O que Mascarenhas descreve foi a sua primeira “miração”, provocada pelos efeitos alucinógenos da bebida. O seu estado alterado de consciência, como é comumente tratado.
Daí em diante começou a freqüentar os trabalhos, ler sobre o assunto, pesquisar e a mudar várias coisas em sua vida. Não abandonou por completo sua boemia e nem alça disso para “apologizar” sua crença. Mas admite que, com a compreensão que essas experiências lhe provocaram, passou a canalizar sua energia naquilo que lhe trazia frutos mais positivos.
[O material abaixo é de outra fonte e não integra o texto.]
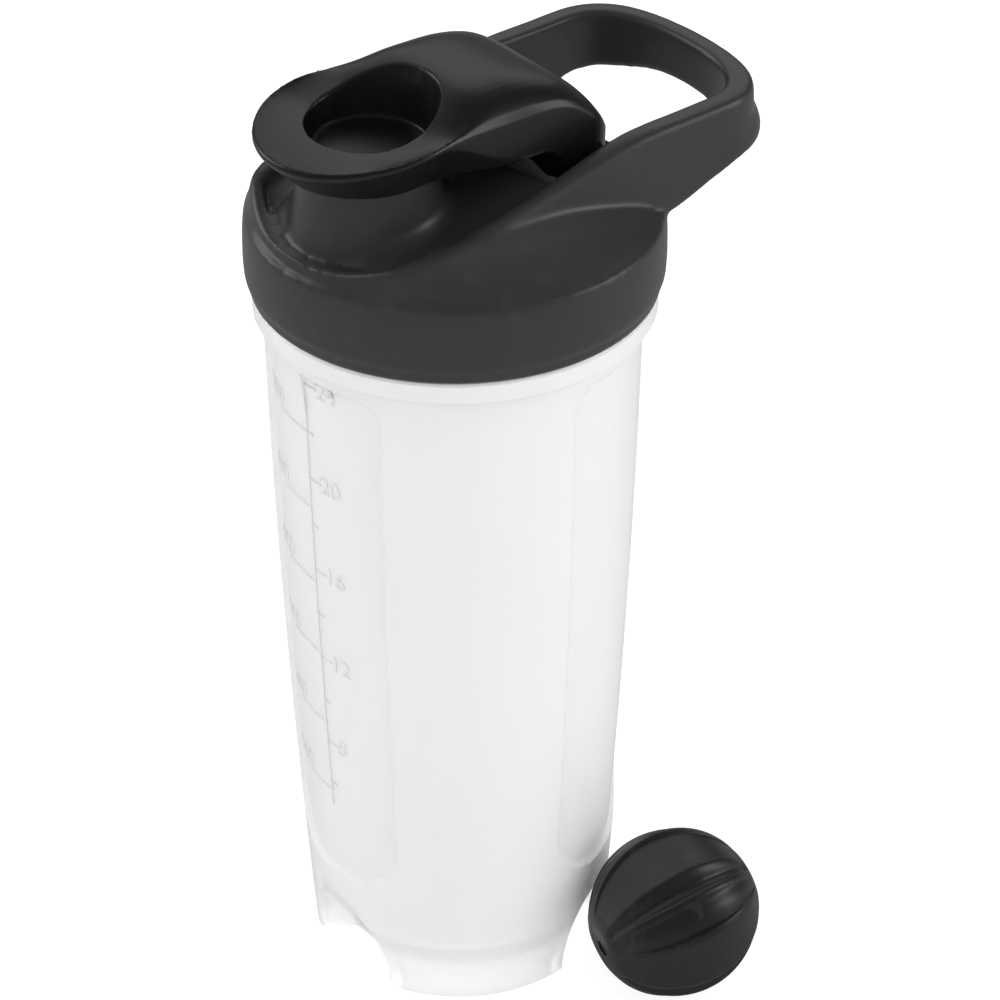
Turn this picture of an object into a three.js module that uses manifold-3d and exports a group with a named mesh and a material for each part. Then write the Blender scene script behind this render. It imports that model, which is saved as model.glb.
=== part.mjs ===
// A protein shaker bottle: a clear three-footed cup, a screw lid with a swept rim that runs back into a
// carry loop, a flip cap on a hinge pin, its spout seal, the lid's sealing ring, and a loose mixing ball.
// Units are millimetres, +Z is up, and the loop points along +X.
// While it is being modelled the bottle's axis is the Z axis and the table is z = 0. At the end the whole
// assembly is shifted so that the origin is the middle of its bounding box, on the table.

import * as THREE from "three";
import { mergeVertices } from "three/addons/utils/BufferGeometryUtils.js";
import Module from "manifold-3d";

const wasm = await Module();
wasm.setup();

// ---- driving dimensions -------------------------------------------------------------------------

const GAP = 0.3; // clearance between pieces that touch
const FINE = 60; // sides of the large round parts
const MEDIUM = 32; // sides of the spout, cap well and seals
const SMALL = 16; // sides of pins and bores

const cup = {
  footRadius: 36, // outer radius at the table
  taper: 0.0717, // growth of the radius per mm of height at the table
  curve: 0.000169, // how much that growth slackens per mm
  wall: 2.4,
  floorTop: 13, // inside floor
  floorUnderside: 10.4,
  floorRadius: 33,
  footSkirt: 2.6, // thickness of the skirt that the feet are cut from
  shoulder: 170, // where the wall starts to draw in to the neck
  collarBottom: 176.8,
  collarTop: 181.9,
  collarRadius: 45.6,
  neckRadius: 41.2,
  neckBore: 38.4,
  rim: 195.5,
  panels: 3,
  panelFirst: Math.PI, // one panel faces the front, under the spout
  panelHalfAngle: 31, // degrees
  panelDepth: 1.2,
  panelBottom: 30,
  panelTop: 173.5,
  panelEdge: 1.6, // width of the soft step round a panel
};

// The notches between the feet, at the radius where each is first cut and where it leaves the wall.
const arch = {
  innerRadius: 27.5,
  innerHalf: 14,
  innerHeight: 9.4,
  outerRadius: 45,
  outerHalf: 20.8,
  outerHeight: 30.2,
};

const thread = { lead: 6, turns: 1.25, start: 185.6, crest: 1.4, rootHalf: 1.35, crestHalf: 0.8 };

const lid = {
  edge: cup.collarTop + GAP,
  bore: 43.1, // inside radius of the skirt
  radius: 47.3,
  crease: 200.5, // top edge of the round skirt
  creaseRadius: 46.8,
  ceiling: 197.6, // underside of the top plate
  deck: 201,
  deckRadius: 41.8,
  rimRadius: 45,
  armHalfInner: 24.7,
  armHalfOuter: 30.5,
  loopInnerX: 65.6,
  loopOuterX: 71.2,
  loopTop: 221.5,
};

const spout = { x: -23.5, base: 19, foot: 17.9, tip: 15.4, bore: 11.9, top: 220.5 };

const hinge = {
  x: 22,
  z: 212,
  pinRadius: 1.5,
  pinHalf: 24,
  boss: 4.3,
  bossFace: 21.5, // inner face of the boss on each arm
  running: 0.15, // play round the pin
};

const cap = {
  discX: -25, // centre of the round front
  discRadius: 23.4,
  halfWidth: 20.9, // of the straight sides
  tail: 31, // rearmost point
  tailCorner: 9,
  underside: 220.2,
  lip: 1.5, // thickness of the thin front edge
  skirtRadius: 17.6,
  skirtBore: 15.9,
  ceiling: 222,
  wellX: -22.8,
  wellFloor: 223.2,
  wellHeight: 16,
  wellTop: 16.4,
  wellBottom: 12.9,
  shell: 2.2,
  barrel: 5,
};

const ball = {
  radius: 21,
  x: 24.3,
  y: -53.4,
  axis: [-0.957, 0.199, -0.209], // through the two poles
  turn: 62, // degrees that the first fin is turned about that axis
  fins: 4,
  hollow: 14.2,
  poleFlat: 0.95, // the poles are cut off flat at this part of the radius
};

// ---- geometry helpers ---------------------------------------------------------------------------

const radians = THREE.MathUtils.degToRad;
const polar = (r, angle, z) => new THREE.Vector3(r * Math.cos(angle), r * Math.sin(angle), z);

// A closed geometry as a solid that booleans can use, with its faces turned outwards.
function solid(geometry) {
  const plain = new THREE.BufferGeometry().setAttribute("position", geometry.getAttribute("position"));
  plain.setIndex(geometry.index);
  const merged = mergeVertices(plain, 1e-4);
  const index = merged.index.array;
  const faces = [];
  for (let i = 0; i < index.length; i += 3) {
    const [a, b, c] = [index[i], index[i + 1], index[i + 2]];
    if (a !== b && b !== c && c !== a) faces.push([a, b, c]);
  }
  const make = (flip) =>
    new wasm.Manifold(
      new wasm.Mesh({
        numProp: 3,
        vertProperties: merged.attributes.position.array,
        triVerts: new Uint32Array(faces.flatMap(([a, b, c]) => (flip ? [a, c, b] : [a, b, c]))),
      }),
    );
  const made = make(false);
  return made.volume() < 0 ? make(true) : made;
}

// A solid as a geometry that a mesh can show.
function geometryOf(made) {
  const { vertProperties, triVerts } = made.getMesh();
  const geometry = new THREE.BufferGeometry();
  geometry.setAttribute("position", new THREE.BufferAttribute(vertProperties, 3));
  geometry.setIndex(new THREE.BufferAttribute(triVerts, 1));
  geometry.computeVertexNormals();
  return geometry;
}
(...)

O livro “Extratos do Guia da Floresta”, explica o conceito dos daimistas quanto à união em templos quando relata que o Padrinho concluiu dos ensinos do Mestre Irineu que eles ficavam ainda mais completos se eles pudessem se reunir solidariamente para prover o bem comum. E acrescenta: “Por essa lógica, a vida comunal se torna o grande laboratório, o território entre o macro e o micro da vida social, o que permite preciosas experiências para a construção de novas células de vida espiritualizada e que possam oxigenar espiritualmente o planeta para o próximo milênio. A comunidade é um convite para uma convivência de trabalho e harmonia e sempre foi a meta de muitos homens santos e visionários.”
Mascarenhas confirmou esta concepção quando começou a entender e fazer parte do trabalho de preparação da bebida e sua manipulação. Começou a freqüentar as reuniões e entender o significado de cada culto, comemoração e passou a participar, efetivamente, dos processos nos quais estava inserido.
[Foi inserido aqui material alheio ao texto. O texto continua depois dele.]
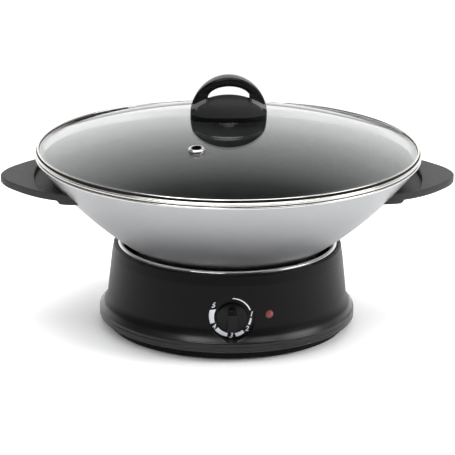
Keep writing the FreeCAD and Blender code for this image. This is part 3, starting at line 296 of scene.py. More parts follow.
def makeFleckGroup():
    # sprayed coating: tiny pale flecks in a dark ground, with a slight orange-peel surface
    group, given, result = newGroup("sprayedCoat", [
        ("Color", color, (0.03, 0.03, 0.03, 1)), ("Fleck Color", color, (0.2, 0.2, 0.2, 1)),
        ("Fleck Amount", number, 0.4), ("Roughness", number, 0.4), ("Roughness Spread", number, 0.08),
        ("Fleck Scale", number, 1400.0)], finishOutputs)
    place = objectPlace(group)
    cells = addNode(group, "ShaderNodeTexVoronoi")
    feed(group, cells.inputs["Vector"], place)
    feed(group, cells.inputs["Scale"], given["Fleck Scale"])
    spots = remap(group, cells.outputs["Distance"], *fleckEdge, 1.0, 0.0)
    mask = calc(group, "MULTIPLY", spots, given["Fleck Amount"], clamp=True)
    feed(group, result["Color"], blendColor(group, mask, given["Color"], given["Fleck Color"]))
    clouds = noise(group, place, patternScale["coatGloss"], 4.0)
    feed(group, result["Roughness"], swing(group, clouds, given["Roughness Spread"], given["Roughness"]))
    feed(group, result["Height"], noise(group, place, patternScale["coatSkin"], 2.0))
    return group


def makePaintedShadeGroup(name, inBore):
    # paints shade on a polished pressing below a height, or within a distance of an upright axis: there the
    # colour darkens and the finish roughens, as painted shade
    axis = [("Axis X", number, 0.0), ("Axis Y", number, 0.0)] if inBore else []
    group, given, result = newGroup(name, [
        ("Color", color, (0.7, 0.7, 0.7, 1)), ("Roughness", number, 0.1), ("Shade Roughness", number, 0.4),
        ("Shade Color", color, (0.1, 0.1, 0.1, 1)), ("Limit", number, 0.01), ("Blend", number, 0.0004),
        *axis], [("Color", color), ("Roughness", number)])
    x, y, measure = splitAxes(group, objectPlace(group))
    if inBore:
        measure = axisDistance(group, calc(group, "SUBTRACT", x, given["Axis X"]),
                               calc(group, "SUBTRACT", y, given["Axis Y"]))
    beyond = calc(group, "SUBTRACT", measure, given["Limit"])
    mask = calc(group, "DIVIDE", beyond, given["Blend"], clamp=True)
    feed(group, result["Color"], blendColor(group, mask, given["Shade Color"], given["Color"]))
    gap = calc(group, "SUBTRACT", given["Roughness"], given["Shade Roughness"])
    rough = calc(group, "ADD", calc(group, "MULTIPLY", gap, mask), given["Shade Roughness"])
    feed(group, result["Roughness"], rough)
    return group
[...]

O Santo Daime prega que o resultado desse trabalho espiritual interior não é apenas uma propriedade de um alcalóide que inibe uma enzima de um neuro-transmissor cerebral. Não é um fenômeno que pode ser induzido por experiências de laboratório. O trabalho espiritual envolve sistemática transformação pessoal e provas disso no dia-a-dia.
Mascarenhas relata o momento que faz questão de frisar, como CRUCIAL: “Foi quando comecei a entender que, a cada trabalho, eu tinha mais responsabilidades comigo mesmo. Foi um clique”. E um clique causado não pelo chá ou pela seita, mas pela busca incessante e angustiante até então, pelas respostas, pelos porquês da sua existência e do outro. “A gente é que se embola na gente mesmo. As respostas não estão na bebida ou na religião. Estão na PALAVRA. Você não imagina o tamanho do meu alívio quando entendi que Deus não está, necessariamente, lá em cima olhando e julgando, e sim, dentro de nós. Dogmas, sabe? Minha vida foi se transformando. O Santo Daime foi uma ponte que me levou a algo que eu não conhecia”.
A inquietação em relação à falta de valores da sociedade atual levou Bernardo Mascarenhas, assim como a tantos outros, a re-buscar valores incontestáveis para acalmar seu ser, enraizado no rito, mas implantado na razão.
A sociedade atual, consciente dos poderes da ciência, da medicina comum, da liberdade de expressão e de vontades, onde pode tudo versus àquilo que não se questiona, que simplesmente se admite. A divisão pode não ser tão claramente enunciada. Inerente é, a nós, como necessitados do viver coletivo, a aceitação deste universo que o compõe. E este universo, se destrambelhado, afogado em teorias contra, aberto a tudo, centrado na descentralização e individualização, nos causa grande desconforto, onde buscamos conforto?
As religiões, as drogas, a bebida, os exageros (quaisquer que sejam), o fanatismo, entre outros, são meios de busca da verdade inquestionável que, ainda dizemos bem alto, não precisamos dela! Mas recorremos, cada vez mais recorrentemente, aos locais seguros sem julgamentos e onde não precisemos contestar e nem desacreditar de nada. Onde, como no ventre materno, somos porque somos, sem termos que explicar os nossos porquês.